Sister blog of Physicists of the Caribbean in which I babble about non-astronomy stuff, because everyone needs a hobby

Sunday 19 February 2017

The backfire effect and how to prevent it

As this is an hour-long podcast, I took notes.

People do not update their views automatically when new facts come along (as we know, they're not Bayes nets). They cling to their beliefs in the face of strong contrary evidence. Indeed such evidence can produce a "backfire effect", causing them not just to dig in their heels and defend that belief more strongly, but actually believe more strongly.

There's a flip side of confirmation bias : not only are people more trusting and less skeptical of things they already believe, but they're also less trusting and more skeptical of contrary positions.

Scientists do not suffer from this to such a great extent as other groups in part because of the system in which they operate, which rewards presenting data and forming a conclusion. This is not always the case in other spheres, and scientists being more objective than other people is not (at least wholly) due to their being innately more rational than everyone else.

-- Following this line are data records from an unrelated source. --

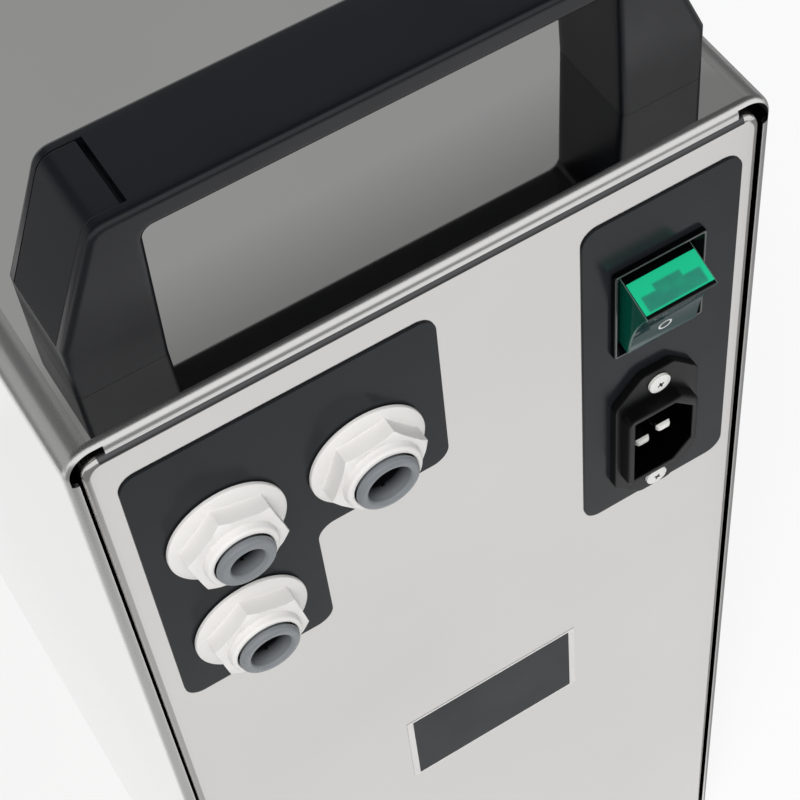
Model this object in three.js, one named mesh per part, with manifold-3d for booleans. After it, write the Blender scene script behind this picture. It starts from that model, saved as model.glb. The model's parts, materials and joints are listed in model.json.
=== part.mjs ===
// An under-counter water carbonator: a tall, narrow stainless case with a carrying handle. Its
// connection panel has three push-fit pipe fittings, a rocker switch and a mains inlet. Inside are
// a carbonation tank, a rotary vane pump with its motor, and the pipes between them.
// Millimetres. Z is up from the feet, the connection panel faces -Y, X runs to its right.
import * as THREE from "three";
import { mergeVertices } from "three/addons/utils/BufferGeometryUtils.js";
import Module from "manifold-3d";

// Clearances and tolerances
const seatGap = 0.25; // between pieces that rest on each other
const foilGap = 0.05; // under a glued foil
const slidingGap = 0.35; // round a collet, a pin or a rocker
const overrun = 1.5; // how far a cutter runs past the face that it cuts
const weldDistance = 0.0004; // vertices nearer than this are one

// Facets of round shapes
const ringSides = 16;
const smallSides = 10;
const cornerSteps = 3;
const smallSteps = 2;
const tankSides = 22;
const pipeSides = 8;

// The case: one bent sheet over the left, top and right, closed by two drawn panels
const cover = {
  width: 170,
  height: 365,
  depth: 320,
  sheet: 1,
  topRadius: 7,
  baseRadius: 5,
  foldRadius: 1.6,
  topReturn: 3.3,
  sideReturn: 2.1,
  notchDrop: 8.9,
  notchWidth: 5,
  lipWidth: 34,
};
const panel = {
  sideGap: 1.5,
  topGap: 0.5,
  sheet: 1,
  cornerRadius: 5,
  edgeRadius: 2.6,
  returnDepth: 14,
};
const basePan = { sheet: 1.2, wall: 18, bendRadius: 3 };
const vent = { count: 6, length: 90, height: 4, pitch: 11, firstHeight: 48 };

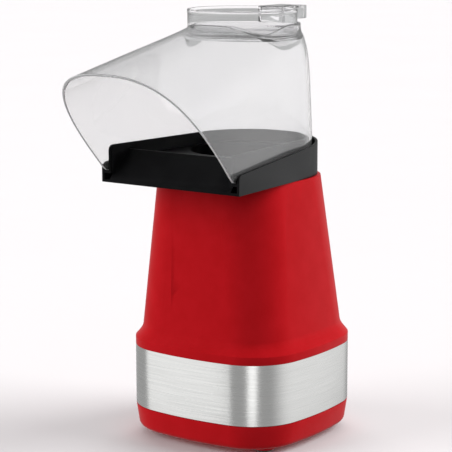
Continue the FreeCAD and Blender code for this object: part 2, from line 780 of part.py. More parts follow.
def motor():
    inner = "motor_radius - motor_sheet"
    can = turned("motor_can", [
        ("bush_radius + run_gap", "motor_top - motor_sheet"), (inner, "motor_top - motor_sheet"),
        (inner, "motor_bottom"), ("motor_radius", "motor_bottom"), ("motor_radius", "motor_top"),
        ("bush_radius + run_gap", "motor_top")])
    for i, side in enumerate(("", "-")):
        primitive("SubtractiveCylinder", "can_hole_%d" % i,
                  (side + "motor_screw_place", "0", "motor_top - 2 * motor_sheet"), owner=can,
                  Radius="small_screw_radius + run_gap", Height="4 * motor_sheet")
    keep("motor_can", can)
    cap_bottom = "motor_bottom - end_cap_height"
    hub_bottom = cap_bottom + " - end_hub_height"
    keep("motor_end_cap", turned("motor_end_cap", [
        ("bush_radius + run_gap", hub_bottom), ("bush_radius + 2", hub_bottom),
        ("bush_radius + 2", cap_bottom), ("motor_radius", cap_bottom), ("motor_radius", "motor_bottom"),
        (inner + " - run_gap", "motor_bottom"), (inner + " - run_gap", "motor_bottom + 1.5"),
        (inner + " - 2", "motor_bottom + 1.5"), (inner + " - 2", "motor_bottom"),
        ("bush_radius + run_gap", "motor_bottom")]))
    bore = "shaft_radius + run_gap"
    keep("lower_bush", ring("lower_bush", bore, "bush_radius", hub_bottom, hub_bottom + " + bush_length"))
    keep("upper_bush", ring("upper_bush", bore, "bush_radius",
                            "motor_top + bracket_sheet - bush_length", "motor_top + bracket_sheet"))
    magnet_ring = ring("magnet_ring", "magnet_inner", inner + " - run_gap", "rotor_bottom", "rotor_top")
    gap = primitive("Box", "magnet_gap", ("-rotor_radius / 2", "-motor_radius", "motor_bottom"),
                    Length="rotor_radius", Width="2 * motor_radius", Height="motor_top - motor_bottom")
    keep("motor_magnets", cut("magnet_pair", magnet_ring, [gap]))
    rotor = ring("motor_rotor", "shaft_radius", "rotor_radius", "rotor_bottom + 1", "rotor_top - 1")
    slot = primitive("SubtractiveBox", "winding_slot", ("rotor_radius - 6", "-1.2", "rotor_bottom"), owner=rotor,
                     Length="8", Width="2.4", Height="rotor_top - rotor_bottom")
    polar(rotor, slot, "winding_slots", "5")
    keep("motor_rotor", rotor)
    keep("commutator", ring("commutator", "shaft_radius", "commutator_radius",
                            "commutator_bottom", "commutator_top"))
    keep("motor_shaft", turned("motor_shaft", [
        ("0", "shaft_bottom"), ("shaft_radius", "shaft_bottom"), ("shaft_radius", "shaft_top"),
        ("0", "shaft_top")]))


motor()


def fan():
    plate_bottom = "fan_top - fan_plate"
    body = turned("fan_impeller", [
        ("shaft_radius", "fan_bottom"), ("fan_hub", "fan_bottom"), ("fan_hub", plate_bottom),
        ("fan_radius", plate_bottom), ("fan_radius", "fan_top"), ("shaft_radius", "fan_top")])
    blade = primitive("AdditiveBox", "blade", ("fan_hub - 1.5", "-blade_sheet / 2", "fan_bottom"), owner=body,
                      Length="fan_radius - fan_hub + 1", Width="blade_sheet", Height="fan_top - fan_bottom - fan_plate / 2")
    polar(body, blade, "blades", "blade_count")
    keep("fan_impeller", body)
    keep("fan_collar", ring("fan_collar", "shaft_radius", "collar_radius", "fan_top",
                            "fan_top + collar_height"))


fan()


# ---------------------------------------------------------------- electrics
def electrics():
    keep("rectifier_board", primitive("Box", "board", Length="board_width", Width="board_depth",
         Height="board_sheet"), ("-board_width / 2", "-board_y - board_depth / 2", "board_height"))
    board_top = "board_height + board_sheet"
    keep("diodes", group("diode_row", [
        primitive("Cylinder", "diode_%d" % i,
                  ("-standoff_x", "-board_y + diode_pitch * (%d - 1.5)" % i, board_top + " + diode_radius"),
                  Y, 90, Radius="diode_radius", Height="diode_length") for i in range(4)]))
    keep("capacitor", primitive("Cylinder", "capacitor_can", Radius="capacitor_radius",
         Height="capacitor_height"), ("standoff_x / 2", "-board_y", board_top))
    keep("terminal_block", primitive("Box", "block", Length="terminal_width", Width="terminal_depth",
         Height="terminal_height"),
         ("-terminal_width / 2", "terminal_y - terminal_depth / 2", "base_underside + base_floor"))


electrics()


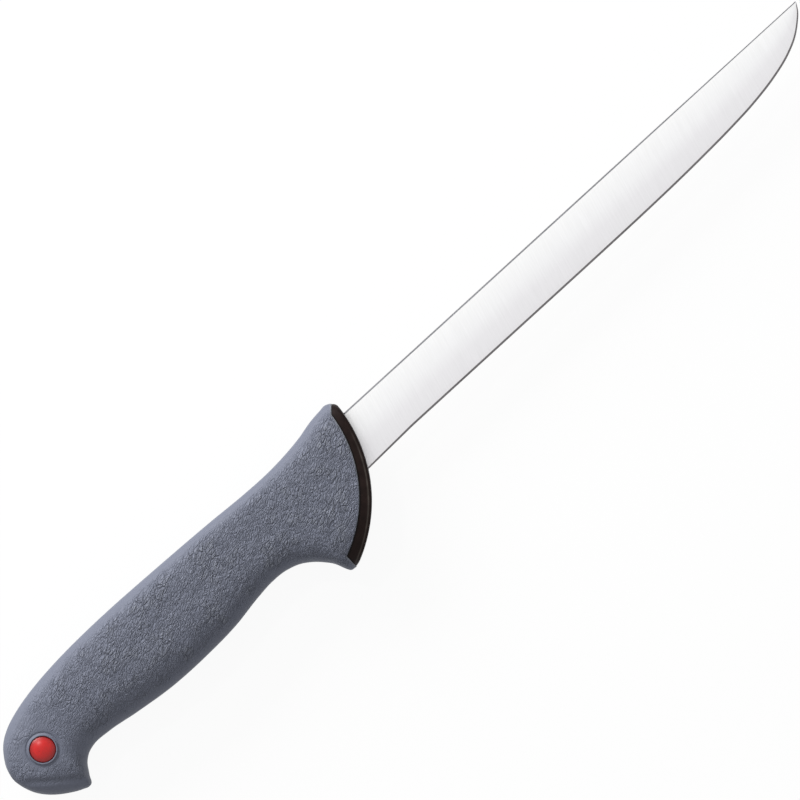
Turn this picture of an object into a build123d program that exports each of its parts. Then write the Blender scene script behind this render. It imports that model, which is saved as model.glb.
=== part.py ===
from build123d import *
from math import cos, pi, sin, sqrt
import os

import numpy as np

# Fillet knife with a moulded two-material handle, lying on its side.
# While a piece is made, X = 0 and Y = 0 are where the spine leaves the handle, X runs along
# the spine to the tip, Y points from the cutting edge to the spine, and Z = 0 is the blade's
# middle plane. At the end every piece moves so that the knife rests on Z = 0.
# All lengths are in millimetres.

# Blade: stainless strip, ground flat from spine to edge, its last part curving up to the tip
BLADE_LENGTH = 200.0
BLADE_WIDTH = 18.1
HEEL_WIDTH = 18.8
SPINE_THICKNESS = 1.8
TIP_THICKNESS = 0.7
EDGE_THICKNESS = 0.26
TIP_EDGE_THICKNESS = 0.16
HEEL_EDGE_THICKNESS = 1.0
BEVEL_WIDTH = 0.7
HEEL_BEVEL_WIDTH = 0.25
SPINE_EASE = 0.35
SPINE_EASE_DROP = 0.15
TIP_BLUNT = 0.45
TIP_BEVEL_SHARE = 0.33
HEEL_INSERT = 10.0
GRIND_RUN_OUT = 14.0

# Blade width along the tip's curve: places are shares of the blade's length, widths of its width
BELLY_SHARES = (
    (0.45, 1.0), (0.52, 0.998), (0.60, 0.99), (0.66, 0.977), (0.72, 0.953), (0.78, 0.918),
    (0.84, 0.857), (0.89, 0.762), (0.93, 0.636), (0.96, 0.478), (0.98, 0.307), (0.993, 0.159),
)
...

It seems that the backfire effect may have a breaking point : give people enough information and they do change their minds. Researchers conducted a study in which participants were given information about a fake presidental primary election. Beforehand they were given a questionnaire to fill in about their pre-existing political beliefs. The researchers then gave them news stories about the various candidates they could vote for. Participants were divided into different groups which received different fractions of neutral and negative news, from entirely neutral up to 80% negative. This negative news was based on the individual questionnaires, tailored to paint the candidates in a way the participants were likely to personally, viscerally object to.

They found that levels of around 10-15% negative news produced the backfire effect. At around 15-30% the backfire effect was still present, but participants began to also start to question their preferred candidate more critically. Beyond 30% the backfire effect dropped away and they began to change their opinion about their candidates.

This is a laboratory test, of course, where the researchers had total control over what the participants were reading (though they were allowed to decide for themselves how much they read). In the real world people have much more control, selecting trusted news sources for themselves. So they can be much harder to reach because they never see the negative facts or alternative opinions. This means that actually getting them to hear this much negative information is extremely difficult : it's not that people don't know, it's that they refuse to know. A more optimistic take-away point is that people do change their minds if you can reach them.

Being aware of this effect can help, but it doesn't stop it entirely. The researchers conclude that to win people over, you have to keep trying. Keep bringing facts and entering discussions. Those are important, however, they are not the whole story.

It's true that people don't learn if you don't give them anything to learn, so you do have to keep debating and bringing evidence. But there are other factors at work. If they have become especially convinced of an idea, it becomes part of their identity. And the brain does not like having its identity threatened, so it rejects the attack. An alternative view may seem terrifying as it threatens a believer's world view and their whole identity. That's why people do have a motivation to disbelieve alternative ideas even when it seems they should have no good reason to do so.

The most deeply convinced hardcore supporters are not impossible to reach but it will require a long struggle. Even those who are more persuadable have to be approached with more than just data. One approach is not to explicitly try and debunk an idea, but engage a believer as though you were helping to solve a mystery together (also, even just mentioning whatever myth they believe can reinforce it in their own minds). Perhaps the overt effort to debunk is unconsciously seen as a threat, "you must be stupid to believe that".
Another approach is not to try and change people's beliefs to change their behaviour, but to change their behaviour to change their beliefs. E.g. get employees to wash their hands by stamping them with something that takes a few washes to remove, thus forming a habit which then becomes a belief in the importance of cleanliness.

While it's okay to engage in multiple lines of inquiry in an openly-debating situation, where the stated goal is to reach a conclusion and change minds, this doesn't necessarily work in all situations. If people think you're going for overkill, they may sense that you're just trying to change their mind and not establish the truth : if one reason is enough, why are you giving me ten ? Hence politicians go for repetitive, limited sound bites with strong messages.

Finally, people like narrative, causal explanations. Never leave a gap. If your message undermines their existing belief for why a thing happens, you must simultaneously replace it with another one. People prefer an incorrect model to an incomplete one - if you simply take something away from them without offering any replacement, you will do more harm than good.